Case ID: ohio-law-abs_5/html/0164-01.html
Source: Caselaw Access Project
Author: {"author": "SULLIVAN, J.", "license": "Public Domain", "url": "https://static.case.law/"}
Date Created: 2024-08-24T03:29:51.129683

No. 204
    KUCERA v. GRIGSBY
    Ohio Appeals, 8th Dist., Cuyahoga Co.
    No. 7077.
    Decided Jan. 24, 1927
    714. LIABILITY — Where employee of independent contractor engaged in doing work on premises of owner uses an insecure window upon which to stand, which is wholly unnecessary in connection with the work to be performed by such employee, the owner is not liable and the court committed no error in directing a verdict for defendant.
    First Publication of this Opinion
    Attorneys — Payer, Winch, Minshall & Karch for Kucera; S. J. Deutsch for Grigsby; all of Cleveland.
   SULLIVAN, J.

The question to be determined in this action, instituted in the Cuyahoga Common Pleas by Frank Kucera against William Grigsby, is whether the court committed prejudicial error in sustaining a motion to direct a verdict for Grigsby at the close of Kucera’s case on the ground that there was no1 duty owing by Grigs-by, the owner, to Kucera, who was an employee of an independent contractor and engaged as a tinner in the repair or construction of a gutter which was insecurely fastened until the carpenter should permanently fasten the same as a component part of the building.

The Court of Appeals held:

1.An owner of real estate is not only liable to an independent contractor, but to employees of such contractor at work upon the premises; and he is held liable for the exercise of ordinary case to all persons using his property in a proper way.

2. The injury in this case resulted from an unusual if not unnecessary use of Grigsby’s property, namely: the using of the insecure window frame by Kucera instead of a ladder.

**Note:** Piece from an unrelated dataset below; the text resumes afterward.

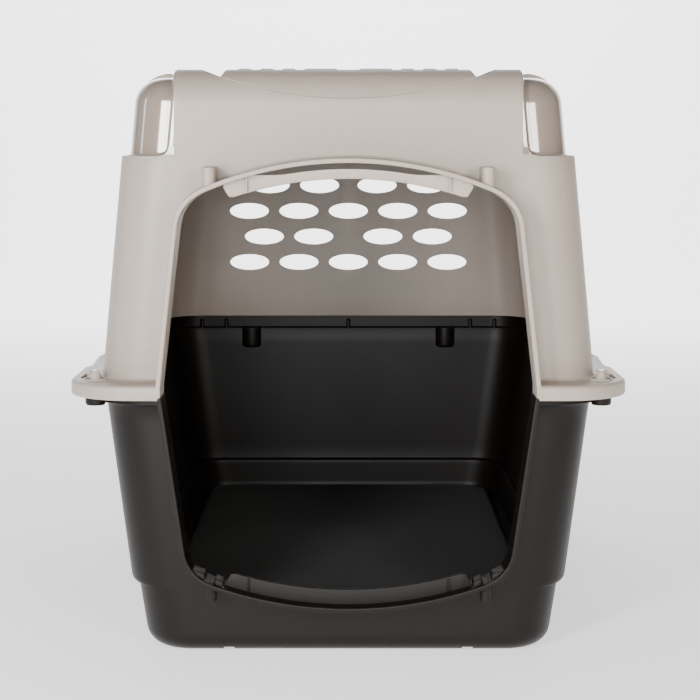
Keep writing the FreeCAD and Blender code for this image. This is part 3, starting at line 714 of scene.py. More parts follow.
def tie_slot_cutters(sizes, low, high):
    """Cutters for the four tie slots beside the flange's corners."""
    half = np.array([0.0025, 0.018])
    place = np.array([sizes.flange_half_width - 0.012, sizes.flange_half_length - 0.070])
    tools = []
    for side_x in (-1, 1):
        for side_y in (-1, 1):
            middle = [side_x, side_y] * place
            tools.append(welded("slot", soft_box((*(middle - half), low), (*(middle + half), high), 0.0012)))
    return tools


def hole_cutters(low, high):
    """Cutters for the bolts' holes."""
    return [welded("hole", revolved((x, y, 0), [(BOLT_HOLE, low), (BOLT_HOLE, high)], 20))
            for x, y in fastener_spots().values()]


def shell_walls(name, skins, body, slot, material, tools):
    """A shell's walls: its two skins joined, then every opening cut."""
    outer, inner = skins
    mesh = weld(make_mesh(name, *closed_skin(outer, inner, outer[2])))
    piece = new_piece(name, mesh, body, slot, material)
    cut(piece, tools)
    piece.data.shade_smooth()
    piece.data.set_sharp_from_angle(angle=math.radians(32))
    return piece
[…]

3. The real question is whether the owner is liable for injuries resulting to an employee where the proximate cause of the injury is the result of using the owner’s property in such a manner as does violence to its purpose, use and intention.

4. The exercise of ordinary care is the exercise of reasonable care; and to impose the responsibility upon the owner of being responsible for injuries resulting from unexpected uses of his property and contrary to its purpose and design, would be without the domain of reasonableness.

5. There was no need of Kucera to call into use the insecure window in order to perform his work and it was not an instrumentality connected with the performance of his duty. Timmons v. R. R. Co., 6 OS. 105.

Judgment affirmed.

(Levine, PJ., concurs.)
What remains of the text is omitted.